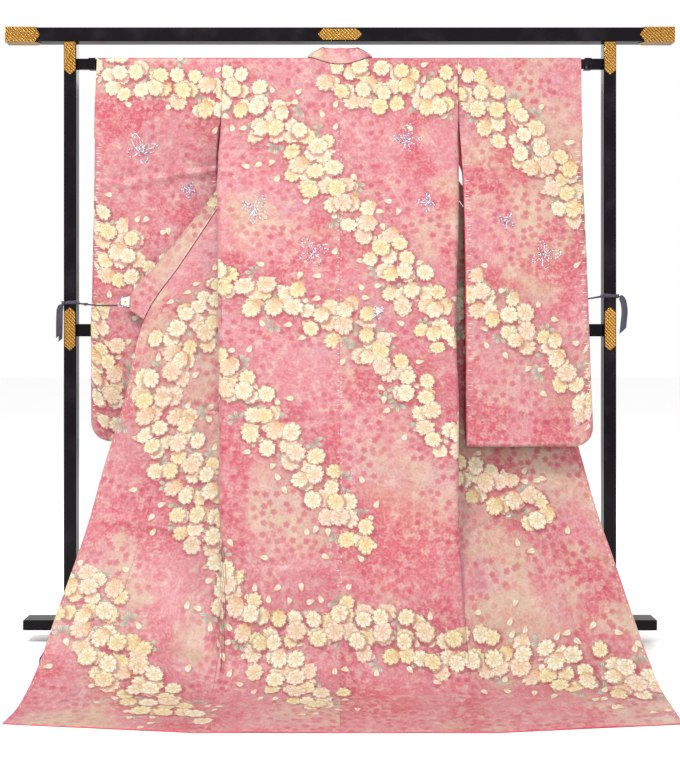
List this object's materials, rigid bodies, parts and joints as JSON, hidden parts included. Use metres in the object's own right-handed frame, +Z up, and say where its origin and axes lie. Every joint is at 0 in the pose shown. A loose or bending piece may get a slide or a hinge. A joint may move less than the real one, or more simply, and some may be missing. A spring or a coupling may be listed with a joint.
{
  "type": "wedding kimono on a kimono stand",
  "caption": "Long lined wedding kimono with hanging sleeves, hung back outward on a lacquered stand, fronts tied open and hem spread on the floor.",
  "frame": {"origin": "on the floor, in the middle of the whole part's length and depth", "axes": "+Z up, +X along the stand's rails to the right of someone facing the garment's back, +Y from the spread hem towards the stand"},
  "size_m": [1.8176, 1.0088, 1.6693],
  "materials": {
    "silk": "patterned satin",
    "lacquer": "gloss black lacquer",
    "brass": "engraved",
    "satin": "satin ribbon",
    "clip": "gloss white"
  },
  "bodies": {
    "root": {"top_rail": "lacquer", "base_rail": "lacquer", "mid_rail": "lacquer", "post_left": "lacquer", "post_right": "lacquer", "foot_left": "lacquer", "foot_right": "lacquer", "sleeve_rod": "lacquer", "rail_cap_left": "brass", "rail_cap_right": "brass", "rail_plate_centre": "brass", "post_plate_top_left": "brass", "post_plate_top_right": "brass", "post_plate_mid_left": "brass", "post_plate_mid_right": "brass", "back_left": "silk", "back_right": "silk", "front_left": "silk", "front_right": "silk", "okumi_left": "silk", "okumi_right": "silk", "collar": "silk", "sleeve_left": "silk", "sleeve_right": "silk", "tie_left": "satin", "tie_right": "satin", "tie_tail_left": "satin", "tie_tail_right": "satin", "clip_left": "clip", "clip_right": "clip"}
  },
  "joints": []
}
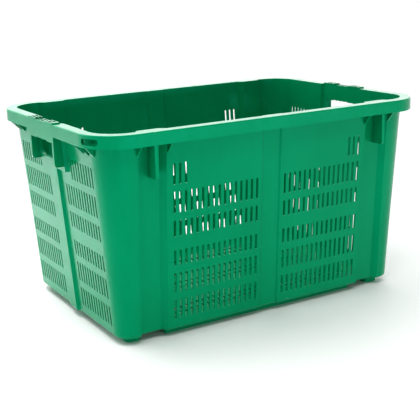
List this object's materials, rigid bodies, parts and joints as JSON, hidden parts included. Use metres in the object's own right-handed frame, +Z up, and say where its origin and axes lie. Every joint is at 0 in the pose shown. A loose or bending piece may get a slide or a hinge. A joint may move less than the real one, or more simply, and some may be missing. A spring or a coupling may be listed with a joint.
{
  "type": "stacking crate",
  "caption": "Open-topped vented plastic crate with tapered slotted walls, a broad rolled rim, hand holes in both ends and nest channels in the long sides.",
  "frame": {"origin": "middle of the crate's footprint, on the floor it stands on", "axes": "+X along the long side, towards one hand hole; +Y across the crate; +Z up, out of the open top"},
  "size_m": [0.62, 0.436, 0.34],
  "materials": {
    "green_plastic": "gloss"
  },
  "bodies": {
    "root": {"back_center_band": "green_plastic", "back_gussets_left": "green_plastic", "back_gussets_right": "green_plastic", "back_nest_channel_left": "green_plastic", "back_nest_channel_right": "green_plastic", "back_panel_left": "green_plastic", "back_panel_right": "green_plastic", "back_stacking_rib_left": "green_plastic", "back_stacking_rib_right": "green_plastic", "base_ribs": "green_plastic", "base_tray": "green_plastic", "corner_column_back_left": "green_plastic", "corner_column_back_right": "green_plastic", "corner_column_front_left": "green_plastic", "corner_column_front_right": "green_plastic", "corner_foot_back_left": "green_plastic", "corner_foot_back_right": "green_plastic", "corner_foot_front_left": "green_plastic", "corner_foot_front_right": "green_plastic", "foot_rail_back": "green_plastic", "foot_rail_front": "green_plastic", "front_center_band": "green_plastic", "front_gussets_left": "green_plastic", "front_gussets_right": "green_plastic", "front_nest_channel_left": "green_plastic", "front_nest_channel_right": "green_plastic", "front_panel_left": "green_plastic", "front_panel_right": "green_plastic", "front_stacking_rib_left": "green_plastic", "front_stacking_rib_right": "green_plastic", "left_cheek_plate_back": "green_plastic", "left_cheek_plate_front": "green_plastic", "left_end_gussets_back": "green_plastic", "left_end_gussets_front": "green_plastic", "left_end_panel_back": "green_plastic", "left_end_panel_front": "green_plastic", "left_end_rib": "green_plastic", "left_grip": "green_plastic", "left_hand_hole_frame": "green_plastic", "right_cheek_plate_back": "green_plastic", "right_cheek_plate_front": "green_plastic", "right_end_gussets_back": "green_plastic", "right_end_gussets_front": "green_plastic", "right_end_panel_back": "green_plastic", "right_end_panel_front": "green_plastic", "right_end_rib": "green_plastic", "right_grip": "green_plastic", "right_hand_hole_frame": "green_plastic", "rim_back": "green_plastic", "rim_corner_back_left": "green_plastic", "rim_corner_back_right": "green_plastic", "rim_corner_front_left": "green_plastic", "rim_corner_front_right": "green_plastic", "rim_front": "green_plastic", "rim_left_back": "green_plastic", "rim_left_front": "green_plastic", "rim_right_back": "green_plastic", "rim_right_front": "green_plastic"}
  },
  "joints": []
}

(Set exercise) All entries must be repeated verbatim.

(Written answer)
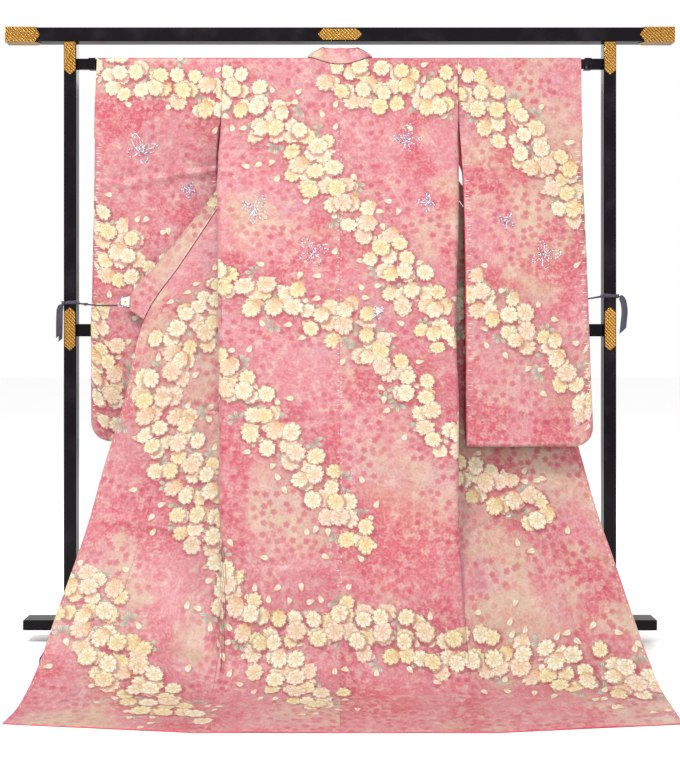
List this object's materials, rigid bodies, parts and joints as JSON, hidden parts included. Use metres in the object's own right-handed frame, +Z up, and say where its origin and axes lie. Every joint is at 0 in the pose shown. A loose or bending piece may get a slide or a hinge. A joint may move less than the real one, or more simply, and some may be missing. A spring or a coupling may be listed with a joint.
{
  "type": "wedding kimono on a kimono stand",
  "caption": "Long lined wedding kimono with hanging sleeves, hung back outward on a lacquered stand, fronts tied open and hem spread on the floor.",
  "frame": {"origin": "on the floor, in the middle of the whole part's length and depth", "axes": "+Z up, +X along the stand's rails to the right of someone facing the garment's back, +Y from the spread hem towards the stand"},
  "size_m": [1.8176, 1.0088, 1.6693],
  "materials": {
    "silk": "patterned satin",
    "lacquer": "gloss black lacquer",
    "brass": "engraved",
    "satin": "satin ribbon",
    "clip": "gloss white"
  },
  "bodies": {
    "root": {"top_rail": "lacquer", "base_rail": "lacquer", "mid_rail": "lacquer", "post_left": "lacquer", "post_right": "lacquer", "foot_left": "lacquer", "foot_right": "lacquer", "sleeve_rod": "lacquer", "rail_cap_left": "brass", "rail_cap_right": "brass", "rail_plate_centre": "brass", "post_plate_top_left": "brass", "post_plate_top_right": "brass", "post_plate_mid_left": "brass", "post_plate_mid_right": "brass", "back_left": "silk", "back_right": "silk", "front_left": "silk", "front_right": "silk", "okumi_left": "silk", "okumi_right": "silk", "collar": "silk", "sleeve_left": "silk", "sleeve_right": "silk", "tie_left": "satin", "tie_right": "satin", "tie_tail_left": "satin", "tie_tail_right": "satin", "clip_left": "clip", "clip_right": "clip"}
  },
  "joints": []
}
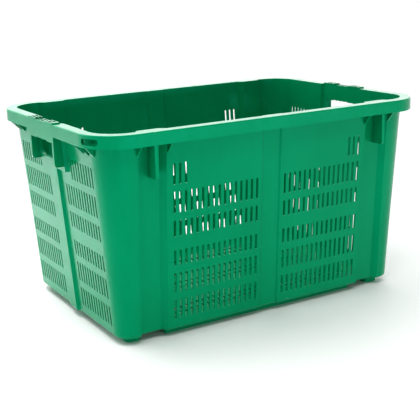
List this object's materials, rigid bodies, parts and joints as JSON, hidden parts included. Use metres in the object's own right-handed frame, +Z up, and say where its origin and axes lie. Every joint is at 0 in the pose shown. A loose or bending piece may get a slide or a hinge. A joint may move less than the real one, or more simply, and some may be missing. A spring or a coupling may be listed with a joint.
{
  "type": "stacking crate",
  "caption": "Open-topped vented plastic crate with tapered slotted walls, a broad rolled rim, hand holes in both ends and nest channels in the long sides.",
  "frame": {"origin": "middle of the crate's footprint, on the floor it stands on", "axes": "+X along the long side, towards one hand hole; +Y across the crate; +Z up, out of the open top"},
  "size_m": [0.62, 0.436, 0.34],
  "materials": {
    "green_plastic": "gloss"
  },
  "bodies": {
    "root": {"back_center_band": "green_plastic", "back_gussets_left": "green_plastic", "back_gussets_right": "green_plastic", "back_nest_channel_left": "green_plastic", "back_nest_channel_right": "green_plastic", "back_panel_left": "green_plastic", "back_panel_right": "green_plastic", "back_stacking_rib_left": "green_plastic", "back_stacking_rib_right": "green_plastic", "base_ribs": "green_plastic", "base_tray": "green_plastic", "corner_column_back_left": "green_plastic", "corner_column_back_right": "green_plastic", "corner_column_front_left": "green_plastic", "corner_column_front_right": "green_plastic", "corner_foot_back_left": "green_plastic", "corner_foot_back_right": "green_plastic", "corner_foot_front_left": "green_plastic", "corner_foot_front_right": "green_plastic", "foot_rail_back": "green_plastic", "foot_rail_front": "green_plastic", "front_center_band": "green_plastic", "front_gussets_left": "green_plastic", "front_gussets_right": "green_plastic", "front_nest_channel_left": "green_plastic", "front_nest_channel_right": "green_plastic", "front_panel_left": "green_plastic", "front_panel_right": "green_plastic", "front_stacking_rib_left": "green_plastic", "front_stacking_rib_right": "green_plastic", "left_cheek_plate_back": "green_plastic", "left_cheek_plate_front": "green_plastic", "left_end_gussets_back": "green_plastic", "left_end_gussets_front": "green_plastic", "left_end_panel_back": "green_plastic", "left_end_panel_front": "green_plastic", "left_end_rib": "green_plastic", "left_grip": "green_plastic", "left_hand_hole_frame": "green_plastic", "right_cheek_plate_back": "green_plastic", "right_cheek_plate_front": "green_plastic", "right_end_gussets_back": "green_plastic", "right_end_gussets_front": "green_plastic", "right_end_panel_back": "green_plastic", "right_end_panel_front": "green_plastic", "right_end_rib": "green_plastic", "right_grip": "green_plastic", "right_hand_hole_frame": "green_plastic", "rim_back": "green_plastic", "rim_corner_back_left": "green_plastic", "rim_corner_back_right": "green_plastic", "rim_corner_front_left": "green_plastic", "rim_corner_front_right": "green_plastic", "rim_front": "green_plastic", "rim_left_back": "green_plastic", "rim_left_front": "green_plastic", "rim_right_back": "green_plastic", "rim_right_front": "green_plastic"}
  },
  "joints": []
}